Why Every Professional Business Needs a Social Media Strategy

Amanda
5 mins

Featured in: Insights

There was a time when professional businesses could afford to treat social media as optional.

Reputation travelled through referrals. Networking happened in person. Credibility was built quietly over years of consistent delivery.

That foundation still matters. But visibility has changed.

Today, even the most established professional firms are researched online before a conversation begins. Prospective clients check LinkedIn. They review websites. They scan social media to gauge credibility, culture and capability. What they see shapes perception before you ever speak.

Social media is no longer about trends or entertainment. For professional businesses, it is about positioning.

Without a strategy, presence becomes inconsistent. A post here. A gap there. Occasional updates that lack direction. The business may be exceptional, but its digital presence does not reflect that standard.

A strategy change that.

It begins with clarity around what the business wants to be known for. Professional firms often offer multiple services across varied sectors. Without defined messaging pillars, communication becomes broad and diluted. A social media strategy narrows focus. It identifies priority audiences, key areas of expertise and the commercial objectives that marketing should support.

This focus ensures that every piece of content reinforces authority rather than dispersing it.

For professional businesses in particular, credibility is everything. Clients are not buying impulse products. They are investing in expertise, guidance and trust. Social media becomes a platform to demonstrate that expertise consistently.

A clear strategy outlines how thought leadership is shared. It defines how case studies are presented. It ensures that insights reflect the level the business operates at. Over time, this builds familiarity. Familiarity builds confidence.

Without strategy, content often becomes reactive. Posts are created because it has been a while since the last update. Industry news is reshared without commentary. Achievements are announced without context.

With strategy, content becomes intentional. It ladders back to positioning. It supports wider marketing campaigns. It aligns with revenue goals and long-term growth plans.

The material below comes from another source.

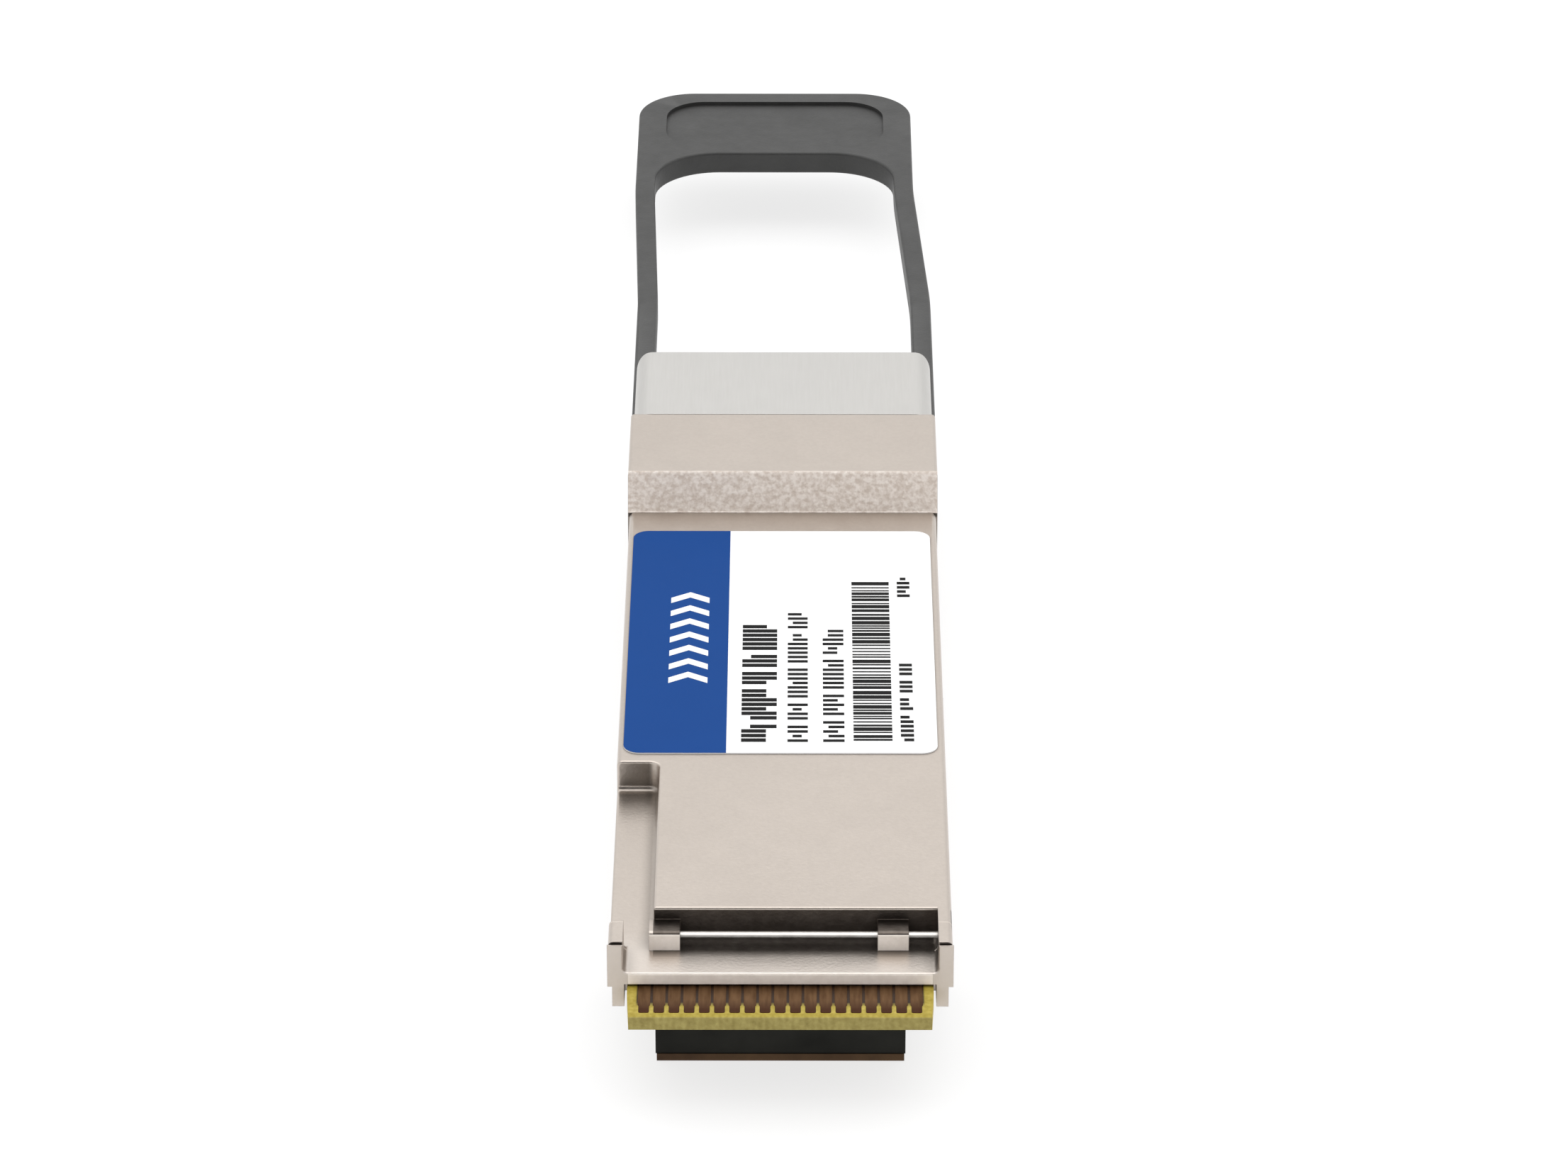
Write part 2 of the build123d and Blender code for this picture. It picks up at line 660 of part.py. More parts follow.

Another reason professional businesses need a defined strategy is consistency.

Professional services are built on reliability. Your marketing should reflect the same standard. Sporadic posting can unintentionally suggest disorganisation, even when operations are strong. A structured plan ensures regular, aligned visibility without overwhelming internal teams.

It also supports internal alignment. When leadership, marketing and sales teams understand the same messaging pillars and growth objectives, communication becomes cohesive. Social media stops feeling separate from the rest of the business. It becomes an extension of it.

There is also a commercial element that cannot be ignored.

Professional businesses often rely heavily on referrals. While referrals remain powerful, they are strengthened by visible authority. When someone is referred to you and can immediately see consistent, credible content online, trust accelerates.

A social media strategy ensures that when potential clients research your business, they encounter a presence that reinforces your expertise rather than raising questions.

Importantly, strategy does not mean constant promotion.

Professional brands stand out when they share perspective, not just services. When they offer commentary on industry changes. When they communicate clearly about their approach. When they demonstrate values through consistent messaging.

A strategy defines what to say, how often to say it and how it supports commercial objectives. It removes guesswork. It reduces stress. It ensures that effort compounds rather than resets each month.

In competitive markets, silence is rarely neutral. It creates space for others to shape the narrative. Strategic visibility allows you to control how your business is perceived.

That does not require daily posting or trend-chasing. It requires clarity, planning and alignment.

Professional businesses invest heavily in operations, recruitment and client delivery. Social media should be treated with the same level of consideration. Not as an afterthought, but as a strategic growth channel.

When guided by a clear framework, social media strengthens positioning, supports sales conversations and reinforces long-term credibility.

It ensures that your digital presence reflects the quality you already deliver.

Because in today’s market, expertise alone is not enough.

It must be visible.

And visibility, when aligned with strategy, becomes a powerful asset for sustainable growth.